Probably true, but in some ways it's not a fair comparison - since the field is only 20-30 years old, it's not surprising the offerings are comparable to something in the earlier ages of computing. Many kinds of mechanisms that seemed esoteric at their origin (e.g. the primitive but groundbreaking neural networking of the Perceptron) have become everyday reality for us decades later.
OT perhaps, but there's quite a good introduction to quantum computing by one of Rigetti's engineers at the Bay Area Rust meetup online: https://youtu.be/mrJWpQMx2yo?t=119
I appreciate their service. But, is quantum computing going to be costly for dedicated use ($2000/hour)?
I hope someone is working on providing a quantum computing service that is cheaper.
Keep in mind that that is an hour block of processing time. If a job only takes a few microseconds, that's a lot of jobs, and you don't have to (nor would you be able to) execute them in just one contiguous hour. You'd spread it out over a month as you refine your processes.
If you're in an industry that hopes to be able to get value from these machines one day, $2k is cheap.

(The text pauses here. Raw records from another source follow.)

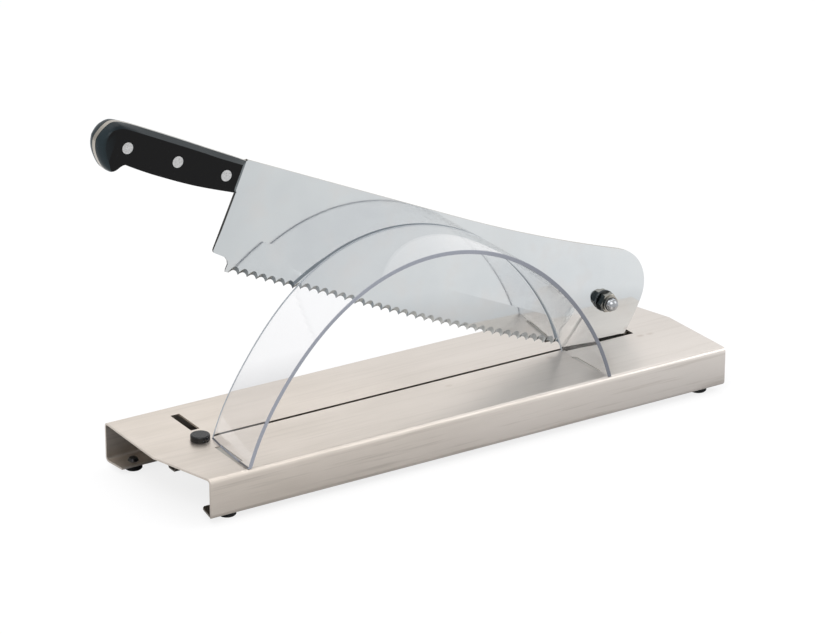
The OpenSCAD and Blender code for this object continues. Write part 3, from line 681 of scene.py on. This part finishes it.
# Floor, light and background. The floor and the world are white where they are seen, and only in
# reflections is the floor darker near and under the base, and the world darker towards one side.
FLOOR_HALF = 6.0
FLOOR_GLOW = 0.8
FLOOR_TONE = srgb(131, 131, 132)
FLOOR_AS_LIGHT = srgb(235, 235, 236)
NEAR_SHADE = 0.42
SHADE_REACH = 0.11
UNDER_SHADE = 0.06
UNDER_FROM = -0.012
UNDER_TO = -0.002
WORLD_LIGHT = 0.6
FLAG_WAY = (-0.61, 0.78, 0.1)
FLAG_CORE = 22
FLAG_RIM = 42
FLAG_DARK = 0.6
# Lamps: name, place, what it points at, width and height, power
LAMPS = (("key", (-1.2, -1.4, 2.2), (0, 0, 0.1), (1.6, 1.2), 22),
         ("fill", (1.8, -0.9, 1.3), (0, 0, 0.1), (1.2, 1.2), 9),
         ("top", (0.1, 0.6, 2.4), (0, 0, 0), (2.2, 1.6), 14))


def floor_shade(g):
    """How dark reflections show the floor, from its distance to the base plate's footprint."""
    low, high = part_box("base_plate")
    past = []
    for letter, a, b in zip("XY", low, high):
        off = g.math("ABSOLUTE", g.math("SUBTRACT", g.axis("Object", letter), (a + b) / 2))
        past.append(g.math("SUBTRACT", off, (b - a) / 2))
    squares = [g.math("POWER", g.math("MAXIMUM", side, 0.0), 2.0) for side in past]
    away = g.math("SQRT", g.math("ADD", *squares))
    near = g.ramp(away, 0, SHADE_REACH, NEAR_SHADE, 1)
    under = g.ramp(g.math("MAXIMUM", *past), UNDER_FROM, UNDER_TO, UNDER_SHADE, 1)
    return g.math("MULTIPLY", near, under)


def make_floor():
    h = FLOOR_HALF
    mesh = bpy.data.meshes.new("floor")
    mesh.from_pydata([(-h, -h, 0), (h, -h, 0), (h, h, 0), (-h, h, 0)], [], [(0, 1, 2, 3)])
    floor = bpy.data.objects.new("floor", mesh)
    bpy.context.scene.collection.objects.link(floor)
    g = Graph("floor_paper").set(Roughness=1.0, Specular_IOR_Level=0.0, Base_Color=FLOOR_TONE)
    strength = g.math("MULTIPLY", g.for_gloss(floor_shade(g)), FLOOR_GLOW)
    glow = g.node("ShaderNodeEmission", {"Color": WHITE, "Strength": strength})
    both = g.node("ShaderNodeAddShader", {0: g.shader.outputs[0], 1: glow.outputs[0]})
    plain = g.node("ShaderNodeBsdfDiffuse", {"Color": FLOOR_AS_LIGHT})
    pick = g.node("ShaderNodeMixShader", {0: g.seen_directly(), 1: plain.outputs[0], 2: both.outputs[0]})
    g.feed(g.output.inputs[0], pick.outputs[0])
    mesh.materials.append(g.material)


def make_world():
    world = bpy.data.worlds.new("studio")
    bpy.context.scene.world = world
    world.use_nodes = True
    world.node_tree.nodes.clear()
    n = Nodes(world.node_tree)
    way = n.node("ShaderNodeVectorMath", {0: n.node("ShaderNodeTexCoord").outputs["Generated"],
                                          1: Vector(FLAG_WAY).normalized()}, operation="DOT_PRODUCT")
    flag = n.ramp(way.outputs["Value"], math.cos(math.radians(FLAG_RIM)), math.cos(math.radians(FLAG_CORE)),
                  1, FLAG_DARK, interpolation_type="SMOOTHSTEP")
    seen = n.node("ShaderNodeBackground", {"Color": WHITE, "Strength": n.for_gloss(flag)})
    lit = n.node("ShaderNodeBackground", {"Color": WHITE, "Strength": WORLD_LIGHT})
    pick = n.node("ShaderNodeMixShader", {0: n.seen_directly(), 1: lit.outputs[0], 2: seen.outputs[0]})
    n.node("ShaderNodeOutputWorld", {0: pick.outputs[0]})


def make_lamp(name, place, aim, size, power):
    lamp = bpy.data.objects.new(name, bpy.data.lights.new(name, "AREA"))
    bpy.context.scene.collection.objects.link(lamp)
    lamp.location = place
    lamp.rotation_euler = (Vector(aim) - Vector(place)).to_track_quat("-Z", "Y").to_euler()
    lamp.data.shape = "RECTANGLE"
    lamp.data.size, lamp.data.size_y = size
    lamp.data.energy = power


make_floor()
make_world()
for lamp_values in LAMPS:
    make_lamp(*lamp_values)

bpy.context.scene.view_settings.view_transform = "Standard"
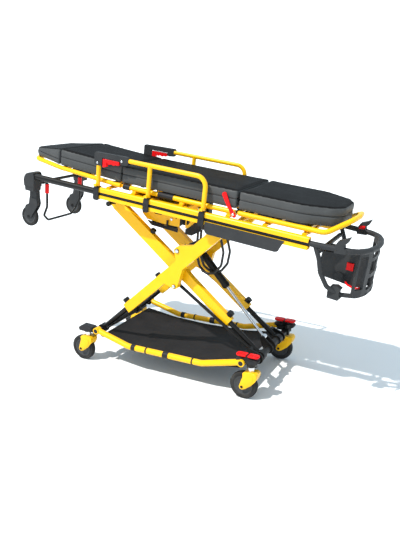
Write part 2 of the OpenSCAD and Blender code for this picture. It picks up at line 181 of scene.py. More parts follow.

If you're just a hobbyist, the minute or two of time they give you is enough to get started, and if you're good at it, you could probably arrange with one of the universities or national laboratories that have their own machine to get some time on there.
Has anyone compared the terms of these quantum cloud services to get the status of who owns the code & their security?
i.e do these companies have un-restricted access to the user's code. Considering any quantum advantage is worth million $, we need clarification on the IP.
A lot of the services say something about owning the code you send to them to run. But at the present time this really does not matter, as these are only tech demonstrations that barely run even toy models. Even worse with dwave, they do not have a quantum computer as usually defined (something supposedly more powerful than a classical computer).